Source data
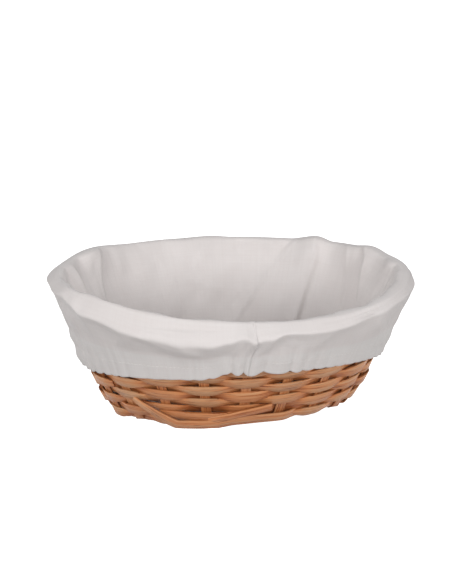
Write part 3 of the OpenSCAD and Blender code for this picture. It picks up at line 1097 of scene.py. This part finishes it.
# The seam: the last end lies over the first one, outside it on the cuff and inside it elsewhere
last_end = smooth(panel_angle, panel_angle[-1] - 2.4 * OVERLAP, panel_angle[-1] - OVERLAP)
face = np.where(row_of > crest_at, smooth(row_of, crest_at + 6, crest_at + 14), -1)
outs = outs + 1.1 * CLOTH * last_end * np.where(row_of > hem_at, -1, face)

# Room for the rim bands and their lashing
over_rim = (row_of > crest_at - 4) & (row_of <= beside_at) & (np.abs(outs) < 5.6 * MM)
room = WOOD_TOP - np.maximum(0, np.abs(outs) - 4.4 * MM) * 1.2
heights = np.where(over_rim, np.maximum(heights, room), heights)
beside_rim = (row_of > beside_at) & (row_of < hem_at) & (heights > band_middle - 8 * MM)
outs = np.where(beside_rim, np.maximum(outs, 5.6 * MM), outs)
dragged = panel_angle - smooth(row_of, ridge_at, hem_at - 2) * seam_bend(panel_angle)
panel_places = on_wall(dragged, heights, outs)
print(f"panel folded, {1e3 * panel_places[..., 2].max():.0f} mm high")


# %% A sheet from a grid of places
def sheet_mesh(name, places, layers, thickness, material, closed=False):
    """A cloth sheet through a grid of places, with its own along and up distances."""
    rows, columns = places.shape[:2]
    number = np.arange(rows * columns).reshape(rows, columns)
    if closed:
        number = np.concatenate([number, number[:, :1]], 1)
    faces = np.stack([number[:-1, :-1], number[:-1, 1:], number[1:, 1:], number[1:, :-1]], -1)
    mesh = bpy.data.meshes.new(name)
    mesh.from_pydata(places.reshape(-1, 3).tolist(), [], faces.reshape(-1, 4).tolist())
    along = np.linalg.norm(np.diff(places, axis=1), axis=-1).mean(0)
    up = np.linalg.norm(np.diff(places, axis=0), axis=-1).mean(1)
    cloth = np.zeros((rows, columns, 3))
    cloth[..., 0] = np.append(0, np.cumsum(along))[None]
    cloth[..., 1] = np.append(0, np.cumsum(up))[:, None]
    cloth[..., 2] = layers
    add_attribute(mesh, "cloth", cloth.reshape(-1, 3))
    mesh.polygons.foreach_set("use_smooth", [True] * len(mesh.polygons))
    mesh.materials.append(material)
    piece = bpy.data.objects.new(name, mesh)
    scene.collection.objects.link(piece)
    solid = piece.modifiers.new("cloth", "SOLIDIFY")
    solid.thickness, solid.offset = thickness, 0
    return piece


layers = np.where(row_of >= above_hem - 7, 1.0, 0.0) * np.ones(AROUND)
panel = sheet_mesh("liner_panel", panel_places, layers, CLOTH, cotton)
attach(panel, "liner")
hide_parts("liner_wall", "liner_cuff")
print("panel:", len(panel.data.polygons), "faces")

# %% [markdown]
# ## Stitches
# The hem is closed by one row of running stitches and the floor is sewn in with another. Each
# stitch is a small spindle of thread, laid along its seam by Geometry Nodes.


# %% The stitch tree
def stitch_tree():
    """Geometry Nodes that lay a stitch at each point, along the attribute that gives the seam."""
    tree = bpy.data.node_groups.new("stitches", "GeometryNodeTree")
    face = tree.interface
    face.new_socket("Geometry", in_out="INPUT", socket_type="NodeSocketGeometry")
    face.new_socket("Stitch", in_out="INPUT", socket_type="NodeSocketFloat")
    face.new_socket("Thread", in_out="INPUT", socket_type="NodeSocketFloat")
    face.new_socket("Material", in_out="INPUT", socket_type="NodeSocketMaterial")
    face.new_socket("Geometry", in_out="OUTPUT", socket_type="NodeSocketGeometry")
    board = Board(tree)
    entry = tree.nodes.new("NodeGroupInput")
    geometry, stitch, size, material = [Socket(board, entry.outputs[k]) for k in range(4)]
    seam = board.node("GeometryNodeInputNamedAttribute", {"data_type": "FLOAT_VECTOR"}, {
        "Name": "seam"})
    turn = board.node("FunctionNodeAlignRotationToVector", {"axis": "X"}, {"Vector": seam})
    spindle = board.node("GeometryNodeMeshIcoSphere", {}, {"Radius": 1.0, "Subdivisions": 2})
    laid = board.node("GeometryNodeInstanceOnPoints", {}, {
        "Points": geometry, "Instance": spindle, "Rotation": turn,
        "Scale": board.join(stitch * 0.5, size * 0.5, size * 0.5)})
    body = board.node("GeometryNodeRealizeInstances", {}, {0: laid})
    body = board.node("GeometryNodeSetShadeSmooth", {}, {"Geometry": body})
    body = board.node("GeometryNodeSetMaterial", {}, {0: body, "Material": material})
    result = tree.nodes.new("NodeGroupOutput")
    tree.links.new(body.socket, result.inputs[0])
    return tree


STITCH_TREE = stitch_tree()
STITCH_PITCH = 3.4 * MM
THREAD = 0.28 * MM


def sewn(name, line, pitch):
    """Stitches along a line of places."""
    lengths = np.append(0, np.cumsum(np.linalg.norm(np.diff(line, axis=0), axis=1)))
    at = np.arange(pitch / 2, lengths[-1], pitch)
    places = np.stack([np.interp(at, lengths, line[:, k]) for k in range(3)], -1)
    route = np.gradient(line, lengths, axis=0)
    seam = np.stack([np.interp(at, lengths, route[:, k]) for k in range(3)], -1)
    mesh = bpy.data.meshes.new(name + "_points")
    mesh.from_pydata(places.tolist(), [], [])
    add_attribute(mesh, "seam", unit(seam))
    piece = grown(name, mesh, STITCH_TREE, {
        "Stitch": 0.72 * pitch, "Thread": THREAD, "Material": thread})
    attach(piece, "liner")
    print(name, len(at), "stitches")
    return piece


def outer_row(row):
    """A row of the panel, on the cloth's outer face."""
    aside = wall_axes(panel_angle, heights[row])[2]
    return panel_places[row] + CLOTH / 2 * aside


hem_stitches = sewn("hem_stitches", outer_row(cuff_middle + 5), STITCH_PITCH)

# %% [markdown]
# ## The liner's floor and elastic
# An oval of the same cotton covers the base, sewn to the panel's lower edge. It is a little larger
# than the base, so it lies in soft low waves. The elastic is a flat woven band inside the hem.

# %% Floor cloth
RINGS, SPOKES = 48, 240
FROM_WALL = 4.1 * MM
SEAM_ALLOWANCE = 5 * MM
ring = (np.linspace(0.0002, 1, RINGS) ** 0.8)[:, None]
spoke = np.arange(SPOKES) * full_turn / SPOKES
floor_edge = on_wall(spoke, level(spoke, FLOOR + 1.4 * MM), -FROM_WALL)
x, y = ring * floor_edge[:, 0], ring * floor_edge[:, 1]
# Soft waves all over, and two low creases where the cloth was folded
waves = 0.5 + 0.5 * np.sin(x / 0.019 + 1.3 * np.sin(y / 0.021)) * np.sin(y / 0.016 + 0.8)
waves = waves + 0.7 / (1 + ((x - 0.4 * y + 0.02) / 0.004) ** 2)
waves = waves + 0.7 / (1 + ((y + 0.3 * x) / 0.005) ** 2)
z = FLOOR + 1.3 * MM + MM * waves * (1 - ring ** 6) + 1.6 * MM * smooth(ring, 0.95, 1.0)
floor_places = np.stack([x, y, z], -1)[::-1]
floor_cloth = sheet_mesh("liner_floor_cloth", floor_places, 0.0, CLOTH, cotton, closed=True)
edge_x, edge_y = floor_edge[:, 0].max(), floor_edge[:, 1].max()
print(f"floor cloth {2e3 * edge_x:.0f} x {2e3 * edge_y:.0f} mm")
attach(floor_cloth, "liner")
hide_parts("liner_floor")
# The seam runs a little inside the edge, just above the cloth
inside = 0.94
seam_height = np.interp(inside, ring[:, 0], z.mean(1)) + 0.5 * MM
floor_seam = np.stack([inside * floor_edge[:, 0], inside * floor_edge[:, 1],
                       seam_height + 0 * spoke], -1)
floor_seam = np.concatenate([floor_seam, floor_seam[:1]])
floor_stitches = sewn("floor_stitches", floor_seam, STITCH_PITCH)
cut_x, cut_y = edge_x + SEAM_ALLOWANCE, edge_y + SEAM_ALLOWANCE
2 * cut_x
2 * cut_y
math.pi * cut_x * cut_y

# %% Elastic
ELASTIC_HALF = 3 * MM
ELASTIC_THICK = 0.6 * MM
ABOVE_HEM = 5 * MM
ELASTIC_OUT = 4.4 * MM
band_angle = SEAM + np.linspace(0.004, full_turn - 0.004, 460)
strength = gather_strength(band_angle)
band_height = hem_line(band_angle) + ABOVE_HEM - strength * GATHER_LIFT * (lobes(band_angle) - 0.5)
band_out = ELASTIC_OUT + strength * GATHER * lobes(band_angle)
elastic_piece = strip(
    "hem_elastic_band", on_wall(band_angle - seam_bend(band_angle), band_height, band_out),
    wall_axes(band_angle, band_height)[1], ELASTIC_HALF, ELASTIC_THICK / 2, elastic,
    tone=5, shade=0.5, edge=0.12 * MM)
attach(elastic_piece, "liner")
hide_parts("hem_elastic")
print("liner: panel, floor and elastic")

What the exercise asks
Note how many lines of the material contain the string "attach". Then report that number by itself.

Output below
4